Jesus’ title was “Christ,” meaning “Messiah” or “Anointed One.” Our challenge, if we are going to understand properly who Jesus is, is to believe as deeply in Jesus as we believe in the Christ. It is to embrace both divinity and humanity in him, so that we may embrace both in ourselves. My friends, that is NOT a New Age teaching, and any New Age teaching that might sound like that is ripping off Christianity, which has as its foundation that perfect humanity IS perfect spirituality. That is the meaning of the birth, life, teachings, death, and resurrection of Jesus, the risen Christ. Yeshua Hamachiach – God the Son – is fully man, and fully God. He came to show us what it means to live life as one who is fully divine and fully spiritual – to show ordinary human beings what the divine life looks like. We have over-spiritualized Jesus. We have embraced him as Christ and ignored him as Jesus, exalting his divinity and missing his humanity and that is why we struggle to accept humanity in ourselves – why we are perfectionists, why we struggle with weakness, why we feel we cannot approach God until we get it all together. That is why I have focused this morning on the first 18 verses of John chapter 1 today. To get the rest of this book, you must get what the first 18 verses are saying because yes, this book is about God, but it is about the God-Man.

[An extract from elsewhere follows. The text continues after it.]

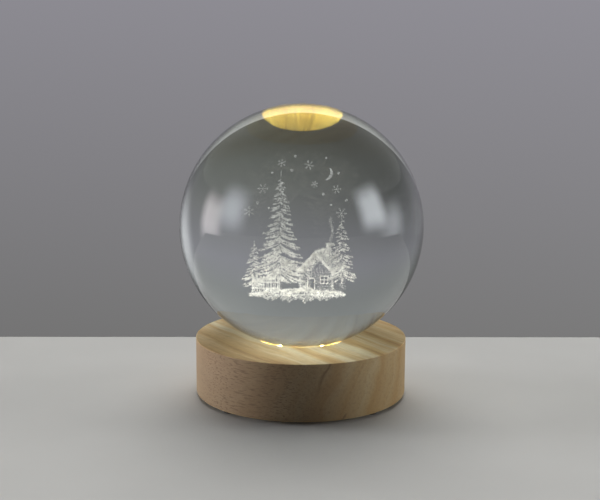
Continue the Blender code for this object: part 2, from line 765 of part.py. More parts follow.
clear_scene()
lamp_parts = new_collection("crystal_ball_lamp")
cutters = new_collection("cutters")

glass = new_material("glass", (0.93, 0.96, 0.97), 0.02, transmission=1.0)
wood = new_material("wood", (0.68, 0.53, 0.37), 0.6)
board_white = new_material("board_white", (0.85, 0.85, 0.82), 0.45)
board_green = new_material("board_green", (0.05, 0.22, 0.12), 0.4)
led_white = new_material("led_white", (0.95, 0.85, 0.55), 0.4)
resistor_black = new_material("resistor_black", (0.05, 0.05, 0.05), 0.5)
steel = new_material("steel", (0.62, 0.62, 0.63), 0.3, metallic=1.0)
cover_black = new_material("cover_black", (0.03, 0.03, 0.03), 0.6)
rubber = new_material("rubber", (0.04, 0.04, 0.04), 0.85)
tongue_black = new_material("tongue_black", (0.02, 0.02, 0.02), 0.5)
switch_black = new_material("switch_black", (0.06, 0.06, 0.07), 0.45)
plunger_white = new_material("plunger_white", (0.85, 0.85, 0.83), 0.5)
button_black = new_material("button_black", (0.05, 0.05, 0.05), 0.35)
wire_red = new_material("wire_red", (0.6, 0.04, 0.03), 0.5)
wire_black = new_material("wire_black", (0.03, 0.03, 0.03), 0.5)

make_ball()
make_base()
make_led_board()
make_leds()
make_resistors()
make_board_screws()
make_cover()
make_cover_screws()
make_feet()
make_rear_board()
make_socket()
make_switch()
make_switch_spring()
make_button()
make_wires()
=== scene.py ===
# Crystal ball lamp: a solid glass ball, engraved inside, on a wooden base that lights it from below.
# Metres, +Z up. The plain side of the base faces -Y. The socket and the button are at the back, at +Y.

import math

import bmesh
import bpy
import numpy as np
from mathutils import Matrix, Vector


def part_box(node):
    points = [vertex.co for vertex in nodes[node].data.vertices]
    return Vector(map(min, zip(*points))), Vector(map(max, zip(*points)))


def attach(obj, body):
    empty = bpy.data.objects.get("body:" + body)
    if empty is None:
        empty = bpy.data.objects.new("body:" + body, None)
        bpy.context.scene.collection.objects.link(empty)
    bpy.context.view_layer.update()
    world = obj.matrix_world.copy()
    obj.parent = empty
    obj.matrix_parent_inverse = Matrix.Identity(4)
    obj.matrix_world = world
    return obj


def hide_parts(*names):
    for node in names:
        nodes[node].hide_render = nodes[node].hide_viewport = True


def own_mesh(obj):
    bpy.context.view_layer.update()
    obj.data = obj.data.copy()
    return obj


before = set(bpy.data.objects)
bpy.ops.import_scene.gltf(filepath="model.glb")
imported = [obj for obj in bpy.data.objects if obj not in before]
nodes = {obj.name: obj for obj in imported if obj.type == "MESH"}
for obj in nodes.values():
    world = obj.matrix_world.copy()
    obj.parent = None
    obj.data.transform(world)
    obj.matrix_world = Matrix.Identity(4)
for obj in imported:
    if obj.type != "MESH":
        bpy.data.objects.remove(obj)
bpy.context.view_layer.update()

MM = 0.001
GAP = 0.3 * MM
OVERRUN = 1.0 * MM
MERGE_DISTANCE = 0.002 * MM
SHARP_ANGLE = math.radians(32)
QUARTER = math.radians(90)
ORIGIN = (0, 0, 0)
FACING_BACK = (-QUARTER, 0, 0)

# Places taken from the solids
BALL_LOW, BALL_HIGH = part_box("crystal_ball")
BASE_LOW, BASE_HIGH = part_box("wood_base")
COVER_LOW, COVER_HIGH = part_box("bottom_cover")
LED_LOW, LED_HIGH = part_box("led_1")
RESISTOR_LOW, RESISTOR_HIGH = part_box("resistor_2")
SOCKET_LOW, SOCKET_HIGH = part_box("usb_socket_shell")
BUTTON_LOW, BUTTON_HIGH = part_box("power_button")
PLUNGER_LOW, PLUNGER_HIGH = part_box("switch_plunger")
SPRING_LOW, SPRING_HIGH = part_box("switch_spring")
REAR_BOARD_LOW, REAR_BOARD_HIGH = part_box("rear_board")
FOOT_LOW, FOOT_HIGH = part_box("rubber_foot_1")
COVER_SCREW_LOW, COVER_SCREW_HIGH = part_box("cover_screw_2")
BOARD_SCREW_LOW, BOARD_SCREW_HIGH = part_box("led_board_screw_2")
BOARD_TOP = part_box("led_board")[1].z
TONGUE_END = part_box("usb_socket_tongue")[1].y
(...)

In the beginning was the Word – the Logos. The Logos – the creator – became flesh and lived among us. The Logos can show you how to realize the life of God in the temple of your body, how to live in the presence of God with your weaknesses and flaws, and how to connect to God in this present moment. That is what he did, and if we model ourselves after him, that is what we will do as well.